Miles Aldridge Brings His Cinematic Vision to Florence

“Deep down I feel I have a desire to control things,” muses Miles Aldridge about his evolution from self-taught “grunge” snapper to frequent Vogue Italia contributor and ultra-glossy conceptual artist. The photographer is candid regarding his passion for cinema, and cites movies with dramatic female roles, such as Isabella Rossellini’s Dorothy Vallens in Blue Velvet, as being particularly influential. Accordingly, in a quasi-directorial style Aldridge sketches one-frame storyboards of his ideas before entering the studio, where he produces all of his archly staged color-saturated images.

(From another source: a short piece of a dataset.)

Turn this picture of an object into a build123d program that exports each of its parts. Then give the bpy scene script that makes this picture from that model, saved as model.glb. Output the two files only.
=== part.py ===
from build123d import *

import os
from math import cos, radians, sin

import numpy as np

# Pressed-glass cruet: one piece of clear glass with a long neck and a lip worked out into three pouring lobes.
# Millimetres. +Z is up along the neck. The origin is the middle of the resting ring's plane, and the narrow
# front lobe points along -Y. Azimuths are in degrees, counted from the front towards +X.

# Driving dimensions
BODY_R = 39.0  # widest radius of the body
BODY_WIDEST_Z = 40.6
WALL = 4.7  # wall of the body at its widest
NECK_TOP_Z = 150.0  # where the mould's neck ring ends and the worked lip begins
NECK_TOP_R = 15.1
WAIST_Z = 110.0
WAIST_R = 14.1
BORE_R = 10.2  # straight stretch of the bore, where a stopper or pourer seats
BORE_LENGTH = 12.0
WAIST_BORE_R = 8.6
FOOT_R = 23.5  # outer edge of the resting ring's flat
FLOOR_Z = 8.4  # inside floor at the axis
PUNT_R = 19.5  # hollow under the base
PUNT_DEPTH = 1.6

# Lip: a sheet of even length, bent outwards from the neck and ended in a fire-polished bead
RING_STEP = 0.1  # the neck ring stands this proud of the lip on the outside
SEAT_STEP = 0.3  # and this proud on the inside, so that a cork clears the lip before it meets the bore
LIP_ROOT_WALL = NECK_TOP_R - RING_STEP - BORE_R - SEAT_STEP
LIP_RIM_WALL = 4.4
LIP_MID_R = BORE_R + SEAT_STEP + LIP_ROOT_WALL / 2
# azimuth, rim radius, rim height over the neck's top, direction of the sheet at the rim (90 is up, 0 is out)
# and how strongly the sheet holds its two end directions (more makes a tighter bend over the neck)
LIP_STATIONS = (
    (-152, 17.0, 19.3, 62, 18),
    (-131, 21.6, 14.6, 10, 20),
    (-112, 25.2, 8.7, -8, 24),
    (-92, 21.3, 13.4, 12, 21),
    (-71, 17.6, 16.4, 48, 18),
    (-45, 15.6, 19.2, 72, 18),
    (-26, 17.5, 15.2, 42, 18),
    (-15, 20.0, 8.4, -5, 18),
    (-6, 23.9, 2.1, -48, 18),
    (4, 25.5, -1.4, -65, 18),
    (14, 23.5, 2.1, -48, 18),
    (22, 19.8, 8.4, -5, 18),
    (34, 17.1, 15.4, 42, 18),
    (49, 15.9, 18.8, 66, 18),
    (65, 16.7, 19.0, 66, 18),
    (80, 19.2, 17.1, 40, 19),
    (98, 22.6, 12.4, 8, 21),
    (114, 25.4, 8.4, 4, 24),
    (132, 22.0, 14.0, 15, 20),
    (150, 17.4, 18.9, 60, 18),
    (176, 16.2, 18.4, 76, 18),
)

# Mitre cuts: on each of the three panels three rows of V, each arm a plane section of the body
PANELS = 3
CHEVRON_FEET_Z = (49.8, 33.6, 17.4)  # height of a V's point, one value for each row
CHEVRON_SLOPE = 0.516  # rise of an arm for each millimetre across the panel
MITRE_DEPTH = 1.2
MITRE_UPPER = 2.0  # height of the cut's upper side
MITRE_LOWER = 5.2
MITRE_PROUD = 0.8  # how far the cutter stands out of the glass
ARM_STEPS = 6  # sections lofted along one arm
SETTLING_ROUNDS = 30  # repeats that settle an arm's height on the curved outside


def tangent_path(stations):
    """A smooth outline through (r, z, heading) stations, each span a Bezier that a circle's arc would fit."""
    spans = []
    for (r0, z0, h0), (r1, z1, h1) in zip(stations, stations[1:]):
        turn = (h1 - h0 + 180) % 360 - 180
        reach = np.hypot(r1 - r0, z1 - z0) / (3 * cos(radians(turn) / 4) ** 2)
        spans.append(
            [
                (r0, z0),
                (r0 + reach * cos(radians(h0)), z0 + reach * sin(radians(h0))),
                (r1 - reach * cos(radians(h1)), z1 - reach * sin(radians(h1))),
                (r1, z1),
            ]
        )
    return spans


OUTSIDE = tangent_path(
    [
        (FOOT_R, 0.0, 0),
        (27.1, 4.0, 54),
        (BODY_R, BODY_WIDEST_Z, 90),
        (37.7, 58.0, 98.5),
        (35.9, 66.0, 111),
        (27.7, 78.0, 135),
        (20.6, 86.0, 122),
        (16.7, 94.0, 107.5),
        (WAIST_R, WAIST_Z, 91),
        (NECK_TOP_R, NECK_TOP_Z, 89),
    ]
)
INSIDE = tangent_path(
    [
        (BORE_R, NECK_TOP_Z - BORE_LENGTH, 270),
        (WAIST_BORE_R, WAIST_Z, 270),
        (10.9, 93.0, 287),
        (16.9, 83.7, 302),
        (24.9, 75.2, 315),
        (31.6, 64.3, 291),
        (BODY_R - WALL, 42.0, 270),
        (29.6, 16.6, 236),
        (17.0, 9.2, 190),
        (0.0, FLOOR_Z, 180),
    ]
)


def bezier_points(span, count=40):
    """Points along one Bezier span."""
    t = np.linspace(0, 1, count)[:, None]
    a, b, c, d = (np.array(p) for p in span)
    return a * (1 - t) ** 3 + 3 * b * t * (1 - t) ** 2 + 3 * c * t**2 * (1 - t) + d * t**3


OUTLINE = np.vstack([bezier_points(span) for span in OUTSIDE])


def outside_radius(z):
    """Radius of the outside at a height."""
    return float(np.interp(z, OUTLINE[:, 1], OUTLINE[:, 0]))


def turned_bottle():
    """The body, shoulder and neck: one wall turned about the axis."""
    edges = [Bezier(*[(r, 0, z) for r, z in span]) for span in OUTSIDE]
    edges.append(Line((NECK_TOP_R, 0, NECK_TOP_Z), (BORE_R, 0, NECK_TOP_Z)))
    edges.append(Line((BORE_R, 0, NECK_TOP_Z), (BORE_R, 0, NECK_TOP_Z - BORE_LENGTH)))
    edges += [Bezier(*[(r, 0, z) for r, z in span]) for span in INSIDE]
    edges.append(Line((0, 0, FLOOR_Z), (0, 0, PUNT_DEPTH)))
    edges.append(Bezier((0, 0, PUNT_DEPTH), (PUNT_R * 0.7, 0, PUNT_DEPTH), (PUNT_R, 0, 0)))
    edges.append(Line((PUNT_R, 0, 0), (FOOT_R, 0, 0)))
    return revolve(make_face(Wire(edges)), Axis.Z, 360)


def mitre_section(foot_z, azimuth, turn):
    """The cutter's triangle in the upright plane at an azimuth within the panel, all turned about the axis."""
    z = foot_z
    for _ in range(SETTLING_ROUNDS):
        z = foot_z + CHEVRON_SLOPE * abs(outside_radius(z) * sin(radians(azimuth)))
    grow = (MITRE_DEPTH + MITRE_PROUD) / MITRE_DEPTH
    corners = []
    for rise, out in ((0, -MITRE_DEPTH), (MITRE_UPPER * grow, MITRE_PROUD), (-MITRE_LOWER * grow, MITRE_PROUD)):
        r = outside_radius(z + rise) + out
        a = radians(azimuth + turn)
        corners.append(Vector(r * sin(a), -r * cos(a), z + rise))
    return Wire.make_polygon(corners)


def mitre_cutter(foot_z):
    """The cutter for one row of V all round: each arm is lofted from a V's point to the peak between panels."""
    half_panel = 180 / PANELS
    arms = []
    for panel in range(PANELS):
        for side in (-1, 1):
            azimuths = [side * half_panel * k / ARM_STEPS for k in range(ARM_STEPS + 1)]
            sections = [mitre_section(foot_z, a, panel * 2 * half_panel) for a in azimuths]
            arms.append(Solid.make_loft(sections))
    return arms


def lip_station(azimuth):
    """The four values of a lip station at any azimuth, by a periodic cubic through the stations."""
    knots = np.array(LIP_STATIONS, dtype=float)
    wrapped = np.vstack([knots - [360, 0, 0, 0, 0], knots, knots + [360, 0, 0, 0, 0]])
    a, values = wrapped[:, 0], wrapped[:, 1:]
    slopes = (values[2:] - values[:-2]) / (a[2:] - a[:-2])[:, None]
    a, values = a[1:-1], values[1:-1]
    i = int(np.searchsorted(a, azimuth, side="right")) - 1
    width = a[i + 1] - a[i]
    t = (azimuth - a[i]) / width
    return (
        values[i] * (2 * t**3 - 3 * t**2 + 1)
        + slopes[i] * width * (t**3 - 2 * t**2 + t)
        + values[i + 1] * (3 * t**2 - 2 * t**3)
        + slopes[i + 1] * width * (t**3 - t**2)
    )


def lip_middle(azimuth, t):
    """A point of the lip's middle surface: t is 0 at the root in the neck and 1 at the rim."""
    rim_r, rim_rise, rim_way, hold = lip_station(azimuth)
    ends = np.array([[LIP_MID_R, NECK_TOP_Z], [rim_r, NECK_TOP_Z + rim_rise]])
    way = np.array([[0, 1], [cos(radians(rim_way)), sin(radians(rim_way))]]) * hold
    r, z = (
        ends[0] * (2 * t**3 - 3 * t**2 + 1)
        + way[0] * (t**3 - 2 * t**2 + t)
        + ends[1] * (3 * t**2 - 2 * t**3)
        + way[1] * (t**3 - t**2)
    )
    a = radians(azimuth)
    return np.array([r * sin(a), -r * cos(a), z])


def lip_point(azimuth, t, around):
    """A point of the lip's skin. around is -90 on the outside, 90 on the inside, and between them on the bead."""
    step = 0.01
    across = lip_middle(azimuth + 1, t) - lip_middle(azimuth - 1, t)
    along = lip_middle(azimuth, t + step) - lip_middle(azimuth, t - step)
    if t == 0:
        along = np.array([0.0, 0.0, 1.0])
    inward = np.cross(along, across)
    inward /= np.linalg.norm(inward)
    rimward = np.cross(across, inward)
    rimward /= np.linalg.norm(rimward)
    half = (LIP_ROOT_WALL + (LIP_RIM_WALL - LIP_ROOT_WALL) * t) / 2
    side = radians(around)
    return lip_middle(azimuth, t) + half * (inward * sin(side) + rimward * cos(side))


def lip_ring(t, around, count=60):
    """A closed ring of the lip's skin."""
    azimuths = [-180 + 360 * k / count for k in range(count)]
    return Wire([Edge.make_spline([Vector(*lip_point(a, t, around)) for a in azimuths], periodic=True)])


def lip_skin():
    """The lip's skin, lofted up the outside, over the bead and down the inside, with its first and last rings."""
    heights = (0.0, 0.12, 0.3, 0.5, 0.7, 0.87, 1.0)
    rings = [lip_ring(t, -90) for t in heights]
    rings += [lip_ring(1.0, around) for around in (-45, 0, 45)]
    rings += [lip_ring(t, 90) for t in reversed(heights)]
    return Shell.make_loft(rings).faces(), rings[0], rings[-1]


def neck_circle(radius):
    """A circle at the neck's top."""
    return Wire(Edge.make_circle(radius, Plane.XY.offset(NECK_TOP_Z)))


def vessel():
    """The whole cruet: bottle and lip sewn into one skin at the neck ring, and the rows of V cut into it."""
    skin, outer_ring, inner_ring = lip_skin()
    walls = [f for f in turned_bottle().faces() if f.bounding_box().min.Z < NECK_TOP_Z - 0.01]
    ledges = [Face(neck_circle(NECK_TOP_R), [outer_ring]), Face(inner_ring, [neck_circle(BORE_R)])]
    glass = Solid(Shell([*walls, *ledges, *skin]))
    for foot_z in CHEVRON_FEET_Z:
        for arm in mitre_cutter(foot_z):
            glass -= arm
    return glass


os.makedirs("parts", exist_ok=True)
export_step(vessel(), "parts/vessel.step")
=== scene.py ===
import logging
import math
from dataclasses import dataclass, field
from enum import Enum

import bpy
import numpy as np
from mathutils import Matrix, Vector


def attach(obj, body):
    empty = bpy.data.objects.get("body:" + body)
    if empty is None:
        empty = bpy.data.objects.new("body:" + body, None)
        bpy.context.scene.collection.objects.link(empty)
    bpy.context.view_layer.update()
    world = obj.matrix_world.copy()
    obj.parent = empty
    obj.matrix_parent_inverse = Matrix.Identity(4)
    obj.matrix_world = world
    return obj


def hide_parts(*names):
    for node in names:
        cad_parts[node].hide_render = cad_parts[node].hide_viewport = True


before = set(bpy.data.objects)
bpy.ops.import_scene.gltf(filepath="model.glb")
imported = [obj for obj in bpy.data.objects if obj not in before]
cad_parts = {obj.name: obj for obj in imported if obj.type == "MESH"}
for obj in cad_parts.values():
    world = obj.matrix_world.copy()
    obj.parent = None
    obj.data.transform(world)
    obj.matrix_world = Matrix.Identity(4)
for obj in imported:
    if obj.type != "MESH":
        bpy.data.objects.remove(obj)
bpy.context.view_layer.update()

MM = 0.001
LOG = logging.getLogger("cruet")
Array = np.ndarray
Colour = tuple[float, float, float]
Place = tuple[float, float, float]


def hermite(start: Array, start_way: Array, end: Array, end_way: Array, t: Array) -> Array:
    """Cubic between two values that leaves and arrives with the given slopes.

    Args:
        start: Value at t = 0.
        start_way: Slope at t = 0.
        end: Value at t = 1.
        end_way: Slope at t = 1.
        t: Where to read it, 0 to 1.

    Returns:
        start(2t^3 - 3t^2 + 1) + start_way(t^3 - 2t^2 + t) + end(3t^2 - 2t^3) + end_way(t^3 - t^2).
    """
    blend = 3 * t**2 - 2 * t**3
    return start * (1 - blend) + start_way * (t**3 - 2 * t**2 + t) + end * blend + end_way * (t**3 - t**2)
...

A new exhibition of his drawings and photographs in Florence presents these cinematic photographs as part of a grander vision. “These pictures are all independent projects [but] because they’re all from one mind there’s a sense of them being stills from the same movie,” he says. Other influences are more personal: Aldridge is the son of legendary art director Alan Aldridge, who created seminal album covers for The Beatles and The Who among others, but it's his mother’s influence—post-divorce—that comes though heavily in his tension-filled photographs of women. “These women are more complicated than being purely beautiful in that they have this deep, dramatic life,” he says. “The family that I grew up in was filled with these kind of dramas.” Miles Aldridge runs through September 1 at Brancolini Grimaldi and Gallery Hotel Art in Florence.